Jemand schlug mir vor, „Wie Krankheiten Geschichte machen" zu lesen. Als ich nach diesem Titel suchte, fand ich in der Bibliothek dieses Buch desselben Autors. Es ist interessant und gut geschrieben. Wie Wladimir Lenin zum Thema politische Geschichte sagte: „Es gibt Jahrzehnte, in denen nichts passiert; und es gibt Wochen, in denen Jahrzehnte passieren." Das gilt auch für die Geschichte der Medizin. Es gab Jahrhunderte, in denen keine Welt verändernde Entdeckungen oder Technologien entdeckt oder angewendet wurden, und es gab Jahrzehnte, die die Gesundheit und das Wohlergehen der Menschen mehrfach völlig veränderten. In diesem Buch geht es um die medizinischen Revolutionen, die die moderne Welt von 1840 bis 1870 prägten, es enthält jedoch eine kürzere Berichterstattung über die Ursprünge der medizinischen Wissenschaft in den 1790er Jahren und die Ergebnisse bis in die 1920er Jahre. Das Buch ist manchmal etwas zu explizit und ekelerregend, aber insgesamt lohnt es sich. 4/5 Sterne.

Saturday, March 12, 2022

Code Breaker buy Walter Isaacson


I think Brian Keating's Losing the Nobel Prize is slightly better. But this Jennifer Doudna story is pretty good.  I finished reading the book a few days before the patent office's final ruling on whose patent takes precedence for applications of CRISPR Cas9 for human gene editing (Doudna lost).  And I had no idea about the Biohackers who are editing their own genes.  The competition and races for her discoveries are fun, but the entire second half of the book, examining bio ethics, is a little boring.  It's still entertaining and fun, 5/5 Stars.
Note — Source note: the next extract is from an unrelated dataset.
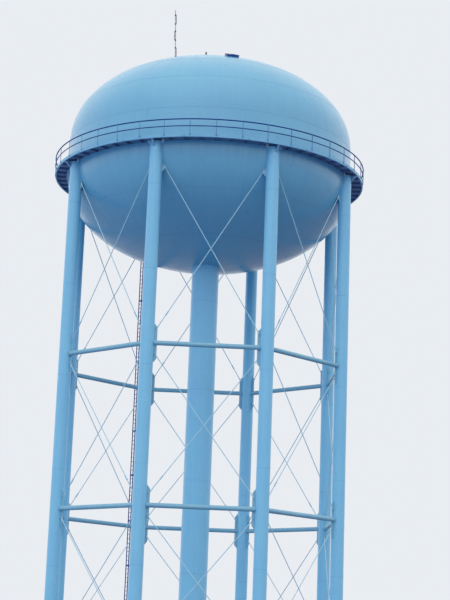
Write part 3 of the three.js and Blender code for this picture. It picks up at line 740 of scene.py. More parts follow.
def tank_paint_finish():
    """Gloss tank paint: faded in broad patches, with rain runs, grime along the seams, drip stains and
    painted shade in a band round the eave under the walkway, and wavy plates.
    """
    finish = Finish("tank_paint", (125, 190, 216))
    x, y, z = finish.x, finish.y, finish.z
    reach = finish.math("MAXIMUM", finish.math("SQRT", x * x + y * y), 0.4)
    runs = finish.noise(26.0, 5.0, 0.62, finish.vector(x / reach, y / reach, z * 0.012))
    finish.tint((131, 196, 220), finish.noise(0.32, 3.0), 0.35, 0.65)
    finish.tint((122, 180, 208), finish.noise(7.0, 6.0, 0.6), 0.42, 0.75, 0.0, 0.08)
    finish.tint((112, 164, 196), runs, 0.50, 0.78, 0.0, 0.16)
    finish.tint((160, 208, 224), runs, 0.24, 0.46, 0.16, 0.0)
    seams = [roof_height(radius) for radius in ROOF_RING_SEAMS] + [SHELL_SEAM_Z, EAVE_Z]
    seams += [bowl_point(angle)[1] for angle in BOWL_RING_SEAMS]
    finish.lay((92, 135, 168), finish.near(z, seams, 0.018) * 0.22)
    # Painted shade from the walkway's overhang, with drip stains: darker streaks in a band round the eave.
    eave_stain_and_shade = finish.near(z, [EAVE_Z - 0.1], 0.5)
    finish.lay((98, 128, 152), eave_stain_and_shade * finish.spread(runs, 0.42, 0.7, 0.0, 0.22))
    wavy = finish.bump(finish.noise(0.9, 2.0), 0.35, 0.05)
    peel = finish.bump(finish.noise(90.0, 3.0), 0.08, 0.002, wavy)
    rough = finish.spread(finish.noise(3.0, 5.0), 0.3, 0.7, 0.26, 0.38)
    return finish.end(rough, peel, Coat_Weight=0.28, Coat_Roughness=0.16)


def painted_steel(name, colours, streak=0.35, grain=0.24, seams=(), roughness=(0.34, 0.52), shine=0.5):
    """Painted steelwork: plain, faded and stained colours, rain runs down it and grime at its joints."""
    plain, faded, stained = colours
    finish = Finish(name, plain)
    finish.tint(faded, finish.noise(0.8, 3.0), 0.35, 0.65)
    finish.tint(stained, finish.noise(14.0, 6.0, 0.6), 0.45, 0.8, 0.0, grain)
    runs = finish.noise(1.0, 5.0, 0.6, finish.squeezed(14.0, 0.5))
    finish.tint(stained, runs, 0.48, 0.8, 0.0, streak)
    if seams:
        finish.lay(stained, finish.near(finish.z, seams, 0.02) * 0.45)
    wavy = finish.bump(finish.noise(2.0, 2.0), 0.12, 0.01)
    peel = finish.bump(finish.noise(120.0, 3.0), 0.10, 0.002, wavy)
    rough = finish.spread(finish.noise(5.0, 5.0), 0.3, 0.7, *roughness)
    finish.shader.inputs["Specular IOR Level"].default_value = shine
    return finish.end(rough, peel, Coat_Weight=0.4 * shine, Coat_Roughness=0.2)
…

Tuesday, February 15, 2022

shade California's aqueducts with solar power


According to this interesting pilot and proposal, the drought-stricken state could save 63 billion gallons of water from evaporation by adding some shade.  So why not generate 13 Gigawatts of power at the same time?  It's a win-win-win and a great step towards renewable energy.

Friday, February 11, 2022

Losing the Nobel Prize by Brian Keating



I saw Dr. Keating's Lex interview and decided to get the book.  The book is gripping and fantastic.  Dr. Keating is a great "popular science" author, bringing the difficult and complex topics of physics and cosmology accurately and simply into layman's terms. The drama and analysis of the Nobel Prize and the new privately funded larger collaborations opposed to the insane competition in science are very-well presented.  5/5 Stars, very highly recommended.

Sunday, February 6, 2022

Rationality by Steven Pinker


Great book. Dense, hard-hitting, actionable. 5/5 Stars.

Wednesday, January 12, 2022

Science Fictions: How fraud, bias, negligence, hype undermine the search for truth by Stuart Ritchie


This book is the best non-fiction  book I have read in 2022 (so far). The suggestions and concepts to repair the economics, expectations, incentives, and ecosystems of our severely flawed institutions in science are brilliant.  Highly recommended, 5/5 Stars.

Thursday, January 6, 2022

Thursday, December 16, 2021

A Thousand Brains: A new theory of intelligence by Jeff Hawkins


I think this book was on Bill Gates' annual "best books I read list" of 2021.  The author is proposing a much-different and enormously rich, dense mechanism for how our neocortex is self-aware and intelligent.  It's a great theory and does fit most of the phenomena observed in neuroscience. When Hawkins wanders into ethics and philosophy, his writing is not as strong.  4/5 Stars.  I bought the hard back as a gift for someone special.